Google bot crawls web pages in order to update its index with new and fresh content. This is measured in URLs crawled per second.
When Google bot hits your website the rate at which it crawls your website should be optimal in order that your new content gets discovered without causing a load on your server.
You can find the number of pages crawled per day in your search console reports.
Understanding Crawl Reports
Before we learn how to optimize our site’s crawl rate it is necessary to be able to be able to read Google Crawl Reports
Pages Crawled Per Day – Pages crawled per day is the most important of all crawl metrics. You want Google to crawl a large number of pages on your site every day. When this graph shows dips and spikes you must be able to justify the reason for the same.
Kilobytes Downloaded Per Day – This metric tells you what is the total number of data Google has downloaded from your website on a particular day.

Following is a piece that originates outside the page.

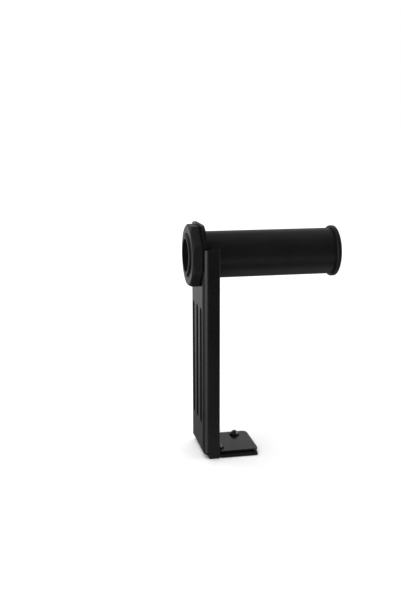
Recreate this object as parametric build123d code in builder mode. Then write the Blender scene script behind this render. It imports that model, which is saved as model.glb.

This graph should correlate closely to the Pages crawled per day. If it does not then few of your pages might have gone bulky.
Time Spent Downloading a Page – This is the time your web server takes to fulfill an HTTP request by Google. Ideally, you want this number to as low as possible. If the time spent for each of these requests is high then Google might lower your site’s crawl rate.
Understanding Dips in crawl rate
There are quite a few reasons your crawl reports show dips in crawl rate. Here are few which could help you understand the reasons for the same.
- Broad rules in Robots.txt – When you update your robots txt file and block certain files and folders search engines will stop crawling those pages. If the folder you have blocked has many URLs then search engines will not crawl any of them. This shows up as a dip in crawl rate. Recheck if the rule you have written in your robots.txt is valid. If it is blocking a lot of junk URLs then you have made your site crawling a lot more efficient.
- Uncrawlable content – If few of your pages are broken or using a new layout or technology which is not search engine friendly then Google might lose access to crawling URLs leading to a dip in the graph.
- Time spent on an HTTP request – More the time your server takes to fulfill an HTTP request lower will be the pages crawled per day. This is the reason you must work on improving your server response time.
- If Google perceives your site as low quality – If your site is of low-quality then search engines will avoid it. Search engines look for original content which adds value to users over scraped or low-quality content.
- If you don’t add content regularly enough – Google bot is always on the hunt for fresh and original content. If your site pages don’t get updated frequently then Google stops crawling your site frequently and reduces the crawl rate of your site.
How to improve your site crawl rate?
The crawl rate of your website is decided by Google. However, you can influence it by doing few things right.
- Current pages in Google index – If Google has a large number of your pages already in its index then it might want to recrawl those pages to check for updated content. This results in a higher crawl rate.
- Links from other web pages – When you have links from other web pages both internal and external to your site Google assigns a higher crawl rate to your site.
- Sitemaps – You must have an HTML and XML sitemap in order to make it easy for Google to access your URLs. When Google receives a sitemap it downloads and crawls them one by one. Your site can have a higher crawl rate when you list all valid site URLs on your sitemap.
- Add content frequently – By having updated content on your site and adding new pages regularly you can make Google bot visit your page more frequently.
Understanding and solving Spikes in crawl rate
Seeing spikes in your crawl rate can be a good news if you have launched a bunch of pages and Google takes note of it. At the same time, you don’t want to expose filters, search and other pages which offer no value to users or search engines.
Although growth in crawl rates can be a good news to your search engine ranking spikes in crawl rate can pose problems if it is overloading your server.
Following are few measures you can take keep your crawl spikes to a healthy rate.
- Use a 503 HTTP status code – If an increase in Google crawl rates of your site is overloading the server than your users might have a sluggish experience on your website. This may lead to the loss of traffic and revenue. In such a case you must disallow Google Bot by showing it a 503 status code until your servers can start taking the load again.
- Set preferred max crawl rate – You can set the maximum Google crawl rate for your site using search console site setting section.
- Block junk folders and URLs using Robots.txt – Check in to your log files and see if GoogleBot has started to crawl any folders or URLs which are junk. You might have started a new internal site search and Google has started crawling these URLs. Block all such folders using the Robots.txt file
- Special Request Form – If you see that Google is crawling your site to a point where it is hampering your server performance and user experience in spite of limiting the maximum crawl rate then you can write a special request.